Load a dataset

HF_load_dataset(
  path,
  name = NULL,
  data_dir = NULL,
  data_files = NULL,
  split = NULL,
  cache_dir = NULL,
  features = NULL,
  download_config = NULL,
  download_mode = NULL,
  ignore_verifications = FALSE,
  save_infos = FALSE,
  script_version = NULL,
  ...
)

Arguments

path

path

name

name

data_dir

dataset dir

data_files

dataset files

split

split

cache_dir

cache directory

features

features

download_config

download configuration

download_mode

download mode

ignore_verifications

ignore verifications or not

save_infos

save information or not

script_version

script version

...

additional arguments

Value

data frame

Details

This method does the following under the hood: 1. Download and import in the library the dataset loading script from ``path`` if it's not already cached inside the library. Processing scripts are small python scripts that define the citation, info and format of the dataset, contain the URL to the original data files and the code to load examples from the original data files.
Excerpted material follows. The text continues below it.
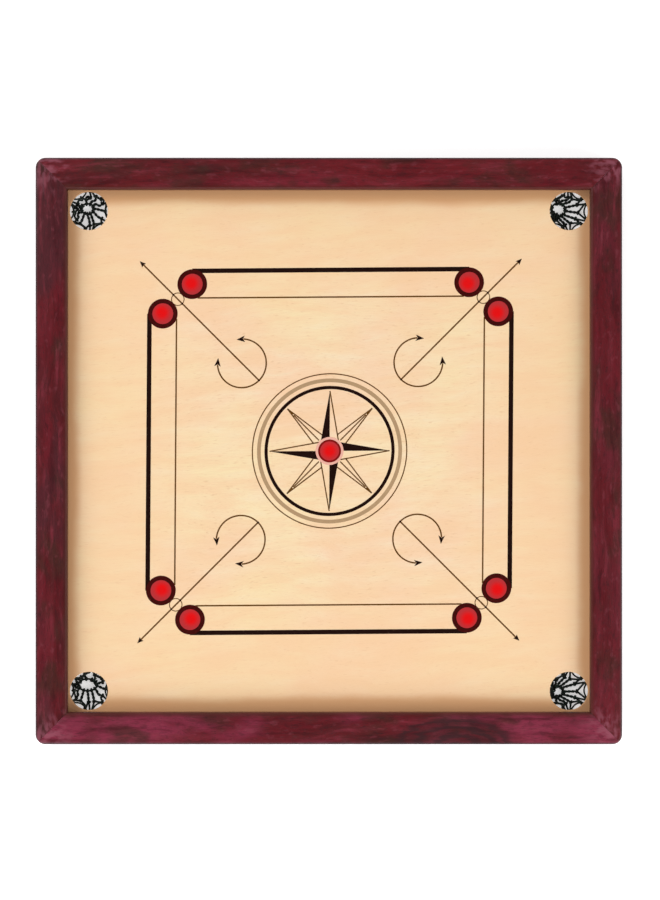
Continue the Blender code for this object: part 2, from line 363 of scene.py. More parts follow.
BED_GRAIN_TURN = math.radians(-4)
BED_SWAY = 50 * MM
TWO_PLIES = 2.4 * MM

# Tints towards the bed's edges: where each one starts, and where it is full. The outer one is
# painted shade, a darker band where the rails shade the bed. Both lie further out at the left and
# right.
AGED = (HALF_OPENING - 200 * MM, HALF_OPENING - 40 * MM)
PAINTED_RAIL_SHADE = (HALF_OPENING - 22 * MM, HALF_OPENING - 8.5 * MM)
SIDES_FURTHER_OUT = 5 * MM
EDGE_TINT_WANDER = 14 * MM


def bed_material():
    """Figured birch-faced plywood, lacquered on top, its plies showing in the holes."""
    g = Graph("birch_plywood")
    place = g.place()
    x, y, z = g.axes(place)
    tilted = g.add("Mapping", {"Vector": place, "Rotation": (0, 0, BED_GRAIN_TURN)})
    bent = g.sway(tilted, g.grain(tilted, 4, 7, 3), BED_SWAY)
    cloud = g.grain(bent, 9, 14, 3)
    figure = g.grain(bent, 14, 70, 4, 0.6)
    fleck = g.grain(bent, 120, 700)
    fibre = g.grain(bent, 40, 1800)
    face = g.ramp(
        cloud,
        (0.30, srgb(255, 233, 186)),
        (0.48, srgb(255, 227, 186)),
        (0.62, srgb(255, 220, 184)),
        (0.78, srgb(255, 214, 176)),
    )
    face = g.tints(
        face,
        (figure, 0.40, 0.66, 0.5, srgb(252, 208, 162)),
        (figure, 0.44, 0.28, 0.4, srgb(255, 238, 206)),
        (fleck, 0.60, 0.74, 0.35, srgb(222, 170, 118)),
        (fibre, 0.40, 0.70, 0.12, srgb(216, 168, 118)),
    )

    aside = g.maths("SUBTRACT", g.maths("ABSOLUTE", x), SIDES_FURTHER_OUT)
    reach = g.maths("MAXIMUM", aside, g.maths("ABSOLUTE", y))
    wander = g.maths("MULTIPLY", g.maths("SUBTRACT", cloud, 0.5), EDGE_TINT_WANDER)
    edge = g.maths("ADD", reach, wander)
    # Towards the edges the face ages, and close to the rails it darkens with painted shade from
    # the rails.
    face = g.tints(
        face,
        (edge, *AGED, 0.5, srgb(255, 212, 164)),
        (edge, *PAINTED_RAIL_SHADE, 0.85, srgb(228, 170, 118)),
    )

    ply = g.maths("DIVIDE", g.maths("SUBTRACT", z, BED_UNDERSIDE), TWO_PLIES)
    ply = g.maths("FRACT", ply)
    ply_edge = g.mix(g.between(ply, 0.48, 0.52), srgb(214, 170, 120), srgb(150, 104, 66))
    raw = g.mix(figure, srgb(205, 168, 124), srgb(176, 134, 92))
    normal = g.axes(g.add("NewGeometry", {}, output="Normal"))[2]
    colour = g.mix(g.between(normal, 0.4, 0.6), ply_edge, face)
    colour = g.mix(g.between(normal, -0.4, -0.6), colour, raw)
    roughness = g.between(figure, 0.3, 0.7, 0.30, 0.40)
    height = g.weigh(figure, 0.4, fibre, 0.1)
    return g.finish(
        colour,
        roughness,
        g.bump(height, 0.12 * MM, 0.4),
        Specular_IOR_Level=0.35,
        Coat_Weight=0.2,
        Coat_Roughness=0.22,
    )


BATTEN_SWAY = 30 * MM


def batten_material(name, turn):
    """Sawn pine, unfinished, with its grain along the batten."""
    g = Graph(f"sawn_pine_{name}")
    place = g.place()
    along = g.add("Mapping", {"Vector": place, "Rotation": (0, 0, turn)})
    along = g.add("Mapping", {"Vector": along, "Location": (turn, 0.3, 0.1)})
    bent = g.sway(along, g.noise(along, 5), BATTEN_SWAY)
    rings = g.grain(bent, 3, 260, 3)
    saw = g.grain(along, 900, 12)
    fibre = g.grain(bent, 60, 2000)
    wood = g.ramp(
        rings,
        (0.35, srgb(226, 190, 140)),
        (0.52, srgb(212, 170, 116)),
        (0.64, srgb(182, 128, 76)),
        (0.72, srgb(214, 174, 122)),
    )
    wood = g.tints(wood, (fibre, 0.4, 0.7, 0.3, srgb(168, 124, 80)))
    height = g.weigh(saw, 0.5, fibre, 0.3)
    return g.finish(
        wood,
        g.between(rings, 0.3, 0.7, 0.62, 0.78),
        g.bump(height, 0.3 * MM, 0.6),
        Specular_IOR_Level=0.3,
    )


def glue_material():
    """Wood glue stained by the finish, with sanding dust set in it."""
    g = Graph("mitre_glue")
    dust = g.noise(g.place(), 700, 3, 0.6)
    colour = g.mix(g.between(dust, 0.4, 0.7), srgb(52, 18, 20), srgb(84, 36, 38))
    return g.finish(colour, g.between(dust, 0.3, 0.7, 0.5, 0.7), g.bump(dust, 0.1 * MM, 0.5))


def metal_material(name, bright, dull, roughness):
    """Drawn wire with faint scratches and spots where it has dulled."""
    g = Graph(name)
    place = g.place()
    spots = g.noise(place, 900, 3, 0.6)
    scratches = g.noise(g.add("Mapping", {"Vector": place, "Scale": (400, 5000, 900)}), 1, 2)
    colour = g.mix(g.between(spots, 0.42, 0.66), bright, dull)
    rough = g.between(spots, 0.35, 0.7, roughness, roughness + 0.25)
    return g.finish(colour, rough, g.bump(scratches, 0.03 * MM, 0.5), Metallic=1.0)


FRONT_FLAME = (140 * MM, -HALF_BOARD)
RAIL_LOOKS = {
    "front": rail_material("front", 0, (0.4, 0.1, 0), srgb(146, 50, 76), FRONT_FLAME),
    "right": rail_material("right", math.pi / 2, (2.3, 0.7, 0), srgb(102, 28, 40)),
    "back": rail_material("back", 0, (5.1, 1.9, 0), srgb(112, 22, 30)),
    "left": rail_material("left", math.pi / 2, (7.7, 3.1, 0), srgb(76, 30, 38)),
}
GLUE_LOOK = glue_material()
BED_LOOK = bed_material()
BATTEN_LOOKS = {
    "across": batten_material("across", 0),
    "along": batten_material("along", math.pi / 2),
}
NAIL_LOOK = metal_material("nail_wire", srgb(186, 184, 178), srgb(120, 112, 100), 0.32)
TACK_LOOK = metal_material("blued_tack", srgb(70, 76, 88), srgb(44, 42, 44), 0.35)


def look_of(node):
    if node.startswith("rail_"):
        return RAIL_LOOKS[node.removeprefix("rail_")]
    if node in ("batten_across", "batten_along"):
        return BATTEN_LOOKS[node.removeprefix("batten_")]
    if node == "playing_bed":
        return BED_LOOK
    return TACK_LOOK if node.startswith("net_tack") else NAIL_LOOK


# CAD nodes ----------------------------------------------------------


SHARP_ANGLE = math.radians(32)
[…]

You can find some of the scripts here: https://github.com/huggingface/datasets/datasets and easily upload yours to share them using the CLI ``datasets-cli``. 2. Run the dataset loading script which will: * Download the dataset file from the original URL (see the script) if it's not already downloaded and cached. * Process and cache the dataset in typed Arrow tables for caching. Arrow table are arbitrarily long, typed tables which can store nested objects and be mapped to numpy/pandas/python standard types. They can be directly access from drive, loaded in RAM or even streamed over the web. 3. Return a dataset build from the requested splits in ``split`` (default: all).